## BEGIN
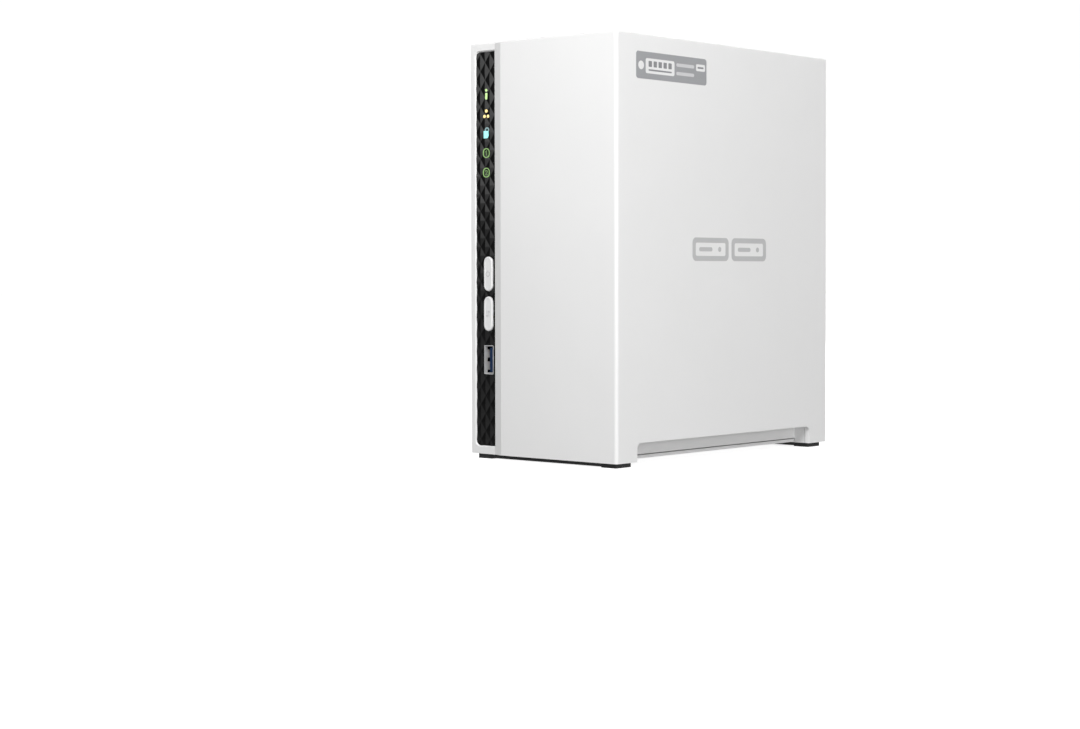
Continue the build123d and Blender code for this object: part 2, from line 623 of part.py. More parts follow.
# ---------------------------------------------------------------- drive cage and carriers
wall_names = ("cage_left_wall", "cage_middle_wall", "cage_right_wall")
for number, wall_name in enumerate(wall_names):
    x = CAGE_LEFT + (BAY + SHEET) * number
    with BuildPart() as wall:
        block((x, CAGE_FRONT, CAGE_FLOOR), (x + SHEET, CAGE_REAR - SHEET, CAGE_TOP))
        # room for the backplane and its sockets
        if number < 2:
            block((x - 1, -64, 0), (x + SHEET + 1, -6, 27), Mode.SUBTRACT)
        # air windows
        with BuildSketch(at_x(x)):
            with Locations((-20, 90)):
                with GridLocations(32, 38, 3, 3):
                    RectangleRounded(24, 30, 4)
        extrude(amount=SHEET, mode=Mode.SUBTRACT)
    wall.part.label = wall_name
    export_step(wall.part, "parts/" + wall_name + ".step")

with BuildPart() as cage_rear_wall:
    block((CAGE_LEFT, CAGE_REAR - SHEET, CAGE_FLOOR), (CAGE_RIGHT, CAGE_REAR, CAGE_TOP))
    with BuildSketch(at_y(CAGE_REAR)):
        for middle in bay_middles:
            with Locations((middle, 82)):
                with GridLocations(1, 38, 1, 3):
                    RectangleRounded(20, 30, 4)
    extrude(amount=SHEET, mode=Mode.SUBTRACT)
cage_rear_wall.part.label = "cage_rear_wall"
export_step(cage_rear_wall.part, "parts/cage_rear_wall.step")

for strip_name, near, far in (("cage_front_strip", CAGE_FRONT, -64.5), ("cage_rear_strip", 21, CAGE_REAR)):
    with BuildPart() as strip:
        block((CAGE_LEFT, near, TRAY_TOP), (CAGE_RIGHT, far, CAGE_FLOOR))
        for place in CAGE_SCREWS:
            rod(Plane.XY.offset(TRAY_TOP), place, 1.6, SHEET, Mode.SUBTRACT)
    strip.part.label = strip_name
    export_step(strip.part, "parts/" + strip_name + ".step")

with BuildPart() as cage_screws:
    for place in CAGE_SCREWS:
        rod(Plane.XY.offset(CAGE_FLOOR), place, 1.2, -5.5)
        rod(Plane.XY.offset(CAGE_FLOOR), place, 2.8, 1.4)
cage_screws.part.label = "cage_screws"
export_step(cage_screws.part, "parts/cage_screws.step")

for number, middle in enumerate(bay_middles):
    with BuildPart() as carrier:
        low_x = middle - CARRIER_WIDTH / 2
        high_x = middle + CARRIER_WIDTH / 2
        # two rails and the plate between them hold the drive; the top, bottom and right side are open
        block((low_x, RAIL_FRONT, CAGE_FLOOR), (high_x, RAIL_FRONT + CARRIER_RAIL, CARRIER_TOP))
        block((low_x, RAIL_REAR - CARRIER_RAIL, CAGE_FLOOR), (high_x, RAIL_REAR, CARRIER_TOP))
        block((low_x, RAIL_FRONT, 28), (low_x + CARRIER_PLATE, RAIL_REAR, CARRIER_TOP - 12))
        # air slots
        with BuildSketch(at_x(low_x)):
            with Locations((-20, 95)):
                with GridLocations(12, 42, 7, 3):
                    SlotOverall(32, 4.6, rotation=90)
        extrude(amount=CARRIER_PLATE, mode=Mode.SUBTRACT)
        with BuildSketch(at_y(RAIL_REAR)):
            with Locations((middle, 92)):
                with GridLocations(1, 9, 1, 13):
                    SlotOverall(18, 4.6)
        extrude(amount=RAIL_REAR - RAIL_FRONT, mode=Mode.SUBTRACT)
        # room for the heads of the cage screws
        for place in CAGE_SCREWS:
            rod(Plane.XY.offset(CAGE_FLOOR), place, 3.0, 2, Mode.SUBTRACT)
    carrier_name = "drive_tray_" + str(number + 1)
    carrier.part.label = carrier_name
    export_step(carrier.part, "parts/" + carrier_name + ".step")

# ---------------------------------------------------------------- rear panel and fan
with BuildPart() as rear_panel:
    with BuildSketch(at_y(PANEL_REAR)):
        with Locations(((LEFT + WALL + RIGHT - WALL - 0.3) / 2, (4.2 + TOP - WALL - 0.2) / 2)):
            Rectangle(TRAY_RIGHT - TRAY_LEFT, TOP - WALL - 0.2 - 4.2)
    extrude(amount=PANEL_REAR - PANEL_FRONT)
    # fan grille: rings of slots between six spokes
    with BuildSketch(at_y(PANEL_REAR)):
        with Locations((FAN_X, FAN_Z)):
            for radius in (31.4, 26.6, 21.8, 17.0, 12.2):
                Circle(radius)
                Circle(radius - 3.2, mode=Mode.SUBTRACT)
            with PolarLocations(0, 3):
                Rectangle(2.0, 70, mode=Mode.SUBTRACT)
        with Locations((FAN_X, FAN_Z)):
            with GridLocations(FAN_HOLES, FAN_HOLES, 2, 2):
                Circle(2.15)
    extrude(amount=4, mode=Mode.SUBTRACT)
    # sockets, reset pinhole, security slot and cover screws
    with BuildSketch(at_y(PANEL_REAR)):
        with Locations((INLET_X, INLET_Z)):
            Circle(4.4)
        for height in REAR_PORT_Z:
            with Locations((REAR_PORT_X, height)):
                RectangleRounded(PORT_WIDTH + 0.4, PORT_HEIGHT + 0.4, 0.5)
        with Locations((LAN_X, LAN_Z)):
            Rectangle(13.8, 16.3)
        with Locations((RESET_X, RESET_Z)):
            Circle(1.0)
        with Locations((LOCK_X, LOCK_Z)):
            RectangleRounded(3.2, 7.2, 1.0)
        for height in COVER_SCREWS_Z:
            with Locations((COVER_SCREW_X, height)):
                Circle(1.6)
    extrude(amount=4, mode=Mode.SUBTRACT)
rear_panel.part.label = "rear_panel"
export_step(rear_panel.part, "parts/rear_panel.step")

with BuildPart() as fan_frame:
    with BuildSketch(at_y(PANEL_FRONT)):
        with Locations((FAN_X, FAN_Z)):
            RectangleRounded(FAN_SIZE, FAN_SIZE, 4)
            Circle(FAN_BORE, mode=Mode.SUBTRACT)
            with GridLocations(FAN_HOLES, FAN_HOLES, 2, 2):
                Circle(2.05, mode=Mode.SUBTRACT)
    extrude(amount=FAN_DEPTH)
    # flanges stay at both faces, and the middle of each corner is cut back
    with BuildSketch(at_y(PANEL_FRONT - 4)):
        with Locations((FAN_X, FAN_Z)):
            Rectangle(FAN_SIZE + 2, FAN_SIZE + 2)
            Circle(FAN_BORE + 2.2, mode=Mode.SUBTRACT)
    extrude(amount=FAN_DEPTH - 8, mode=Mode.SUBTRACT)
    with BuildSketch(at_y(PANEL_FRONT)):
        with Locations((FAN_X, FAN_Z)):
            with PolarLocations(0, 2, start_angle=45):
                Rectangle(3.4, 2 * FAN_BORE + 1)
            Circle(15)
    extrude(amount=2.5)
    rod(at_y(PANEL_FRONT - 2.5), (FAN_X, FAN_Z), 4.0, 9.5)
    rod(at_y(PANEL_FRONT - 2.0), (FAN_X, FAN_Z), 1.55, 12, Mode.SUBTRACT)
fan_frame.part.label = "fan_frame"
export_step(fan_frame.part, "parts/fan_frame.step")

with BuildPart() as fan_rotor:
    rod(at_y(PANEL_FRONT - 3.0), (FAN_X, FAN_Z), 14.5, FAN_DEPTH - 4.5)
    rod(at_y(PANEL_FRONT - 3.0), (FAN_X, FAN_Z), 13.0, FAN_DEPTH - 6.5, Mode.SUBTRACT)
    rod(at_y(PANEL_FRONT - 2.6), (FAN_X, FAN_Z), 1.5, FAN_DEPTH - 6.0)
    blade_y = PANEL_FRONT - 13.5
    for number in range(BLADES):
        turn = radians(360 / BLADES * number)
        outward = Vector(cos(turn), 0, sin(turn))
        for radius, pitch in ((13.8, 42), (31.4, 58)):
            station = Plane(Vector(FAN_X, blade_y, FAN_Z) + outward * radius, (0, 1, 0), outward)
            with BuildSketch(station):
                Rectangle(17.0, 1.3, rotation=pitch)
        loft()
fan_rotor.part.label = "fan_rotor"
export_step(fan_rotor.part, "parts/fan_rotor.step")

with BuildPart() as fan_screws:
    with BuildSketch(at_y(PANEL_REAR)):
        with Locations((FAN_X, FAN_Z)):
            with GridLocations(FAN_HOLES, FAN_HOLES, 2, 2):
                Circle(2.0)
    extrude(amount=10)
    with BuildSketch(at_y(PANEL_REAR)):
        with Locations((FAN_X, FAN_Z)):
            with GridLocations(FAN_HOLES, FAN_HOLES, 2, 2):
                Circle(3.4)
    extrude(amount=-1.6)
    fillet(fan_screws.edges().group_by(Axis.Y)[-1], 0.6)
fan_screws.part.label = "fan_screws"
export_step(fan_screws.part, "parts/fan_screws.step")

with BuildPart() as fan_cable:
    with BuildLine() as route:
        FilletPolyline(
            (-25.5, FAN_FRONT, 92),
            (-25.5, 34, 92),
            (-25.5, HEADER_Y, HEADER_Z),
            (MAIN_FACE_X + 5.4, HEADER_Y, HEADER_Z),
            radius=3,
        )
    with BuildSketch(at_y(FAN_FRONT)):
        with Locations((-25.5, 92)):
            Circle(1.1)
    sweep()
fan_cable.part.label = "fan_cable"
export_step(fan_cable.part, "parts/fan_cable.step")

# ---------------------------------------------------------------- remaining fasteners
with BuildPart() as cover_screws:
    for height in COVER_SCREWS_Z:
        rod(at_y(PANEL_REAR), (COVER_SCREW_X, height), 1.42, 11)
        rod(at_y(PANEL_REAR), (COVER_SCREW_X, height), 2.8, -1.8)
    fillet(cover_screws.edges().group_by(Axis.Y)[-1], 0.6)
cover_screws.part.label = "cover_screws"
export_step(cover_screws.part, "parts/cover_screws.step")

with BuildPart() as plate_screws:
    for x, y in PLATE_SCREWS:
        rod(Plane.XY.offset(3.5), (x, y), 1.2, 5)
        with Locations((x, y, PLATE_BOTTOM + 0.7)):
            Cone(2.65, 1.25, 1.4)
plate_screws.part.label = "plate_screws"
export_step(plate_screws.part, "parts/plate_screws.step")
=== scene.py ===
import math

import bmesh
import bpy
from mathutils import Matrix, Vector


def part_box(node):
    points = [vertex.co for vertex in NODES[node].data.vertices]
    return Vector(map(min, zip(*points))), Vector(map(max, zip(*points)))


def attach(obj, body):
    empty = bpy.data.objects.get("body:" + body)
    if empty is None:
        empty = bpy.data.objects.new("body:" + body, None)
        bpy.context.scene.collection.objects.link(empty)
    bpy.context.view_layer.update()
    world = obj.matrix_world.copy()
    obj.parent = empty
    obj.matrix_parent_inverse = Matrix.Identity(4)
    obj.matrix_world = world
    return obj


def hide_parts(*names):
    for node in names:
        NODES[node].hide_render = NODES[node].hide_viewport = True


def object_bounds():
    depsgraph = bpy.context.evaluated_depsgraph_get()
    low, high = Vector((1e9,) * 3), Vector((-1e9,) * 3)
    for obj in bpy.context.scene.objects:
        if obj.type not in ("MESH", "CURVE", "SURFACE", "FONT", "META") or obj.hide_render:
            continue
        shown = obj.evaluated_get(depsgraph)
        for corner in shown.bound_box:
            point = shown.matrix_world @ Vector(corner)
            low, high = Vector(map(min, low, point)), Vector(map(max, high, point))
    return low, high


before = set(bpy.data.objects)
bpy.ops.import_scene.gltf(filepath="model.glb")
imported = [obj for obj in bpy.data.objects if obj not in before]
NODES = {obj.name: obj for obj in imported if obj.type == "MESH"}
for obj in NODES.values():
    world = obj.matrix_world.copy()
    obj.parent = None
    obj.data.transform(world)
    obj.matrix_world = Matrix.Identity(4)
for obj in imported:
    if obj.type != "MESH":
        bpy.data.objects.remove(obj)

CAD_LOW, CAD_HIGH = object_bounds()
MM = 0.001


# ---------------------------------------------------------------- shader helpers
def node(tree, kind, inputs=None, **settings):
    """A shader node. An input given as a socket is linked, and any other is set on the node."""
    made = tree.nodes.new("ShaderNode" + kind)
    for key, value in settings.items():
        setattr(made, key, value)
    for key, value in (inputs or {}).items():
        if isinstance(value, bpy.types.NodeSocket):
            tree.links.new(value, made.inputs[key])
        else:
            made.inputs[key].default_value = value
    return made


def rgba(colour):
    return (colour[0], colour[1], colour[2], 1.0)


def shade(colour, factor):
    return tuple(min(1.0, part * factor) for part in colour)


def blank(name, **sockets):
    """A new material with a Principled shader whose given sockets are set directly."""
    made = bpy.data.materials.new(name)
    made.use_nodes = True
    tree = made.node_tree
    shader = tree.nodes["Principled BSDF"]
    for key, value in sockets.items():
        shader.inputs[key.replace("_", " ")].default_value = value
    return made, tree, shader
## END
Short problem ▸ Only the lines from the line with "with Locations((x, y, PLATE_BOTTOM" to the line with "for node in", inclusive, are to be printed, exactly as they appear.

Result ▸
        with Locations((x, y, PLATE_BOTTOM + 0.7)):
            Cone(2.65, 1.25, 1.4)
plate_screws.part.label = "plate_screws"
export_step(plate_screws.part, "parts/plate_screws.step")
=== scene.py ===
import math

import bmesh
import bpy
from mathutils import Matrix, Vector


def part_box(node):
    points = [vertex.co for vertex in NODES[node].data.vertices]
    return Vector(map(min, zip(*points))), Vector(map(max, zip(*points)))


def attach(obj, body):
    empty = bpy.data.objects.get("body:" + body)
    if empty is None:
        empty = bpy.data.objects.new("body:" + body, None)
        bpy.context.scene.collection.objects.link(empty)
    bpy.context.view_layer.update()
    world = obj.matrix_world.copy()
    obj.parent = empty
    obj.matrix_parent_inverse = Matrix.Identity(4)
    obj.matrix_world = world
    return obj


def hide_parts(*names):
    for node in names:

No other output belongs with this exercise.